L'effet du tax shift ne se ressentira pleinement que dans les mois et les années qui viennent. Pour 2016, les conséquences sur l'emploi seraient plutôt limitées. "Les seules estimations qu'on a sur l'effet du tax shift sur la création d'emplois en 2015 et 2016 proviennent des projections de la Banque nationale de Belgique et du Bureau du plan. Ils prévoyaient de l'ordre de 6.000 emplois supplémentaires en 2015 et 2016. On est très loin des 100.000 emplois créés sur cette période", ajoute Muriel Dejemeppe.

Notons que le MR n'a pas tardé à réagir à la publication de cet article. Le responsable de la cellule communication nuance cette prise de position. "Il est réducteur de ne citer que le tax shift: toute une série de mesures ont été prises par le gouvernement pour soutenir les entreprises, soutient Gaëtan Vanhove. Par exemple, les mesures de simplification administrative ou bien la mesure "zéro cotisation" pour le premier emploi. Tout cela a permis aux entreprises d'aller mieux et de créer de l'emploi".

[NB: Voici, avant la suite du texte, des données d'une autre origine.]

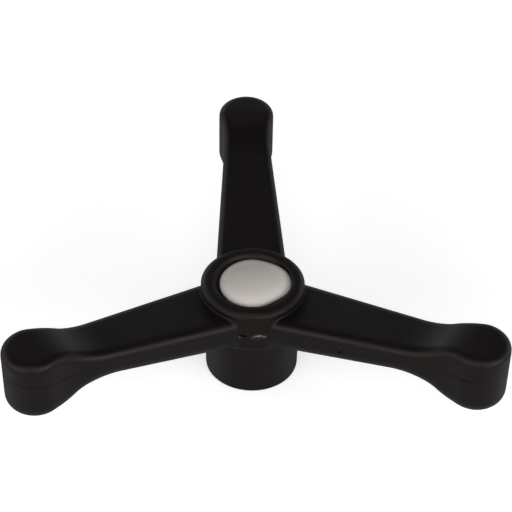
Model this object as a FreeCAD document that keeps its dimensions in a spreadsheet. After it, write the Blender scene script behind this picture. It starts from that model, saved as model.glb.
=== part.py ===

Quelles régions enregistrent le plus de nouveaux emplois?

Pour terminer, nous pouvons également nous demander où ces emplois ont été créés en Belgique. D'après les statistiques, les 105.000 emplois créés se répartissent uniformément entre les trois régions. Un tiers pour la Flandre, un tiers pour Bruxelles, et un tiers pour la Wallonie. Mais étant donné que Bruxelles et la Wallonie ont une population plus faible, la conclusion est que la croissance a été plus forte dans ces deux régions qu'en Flandre.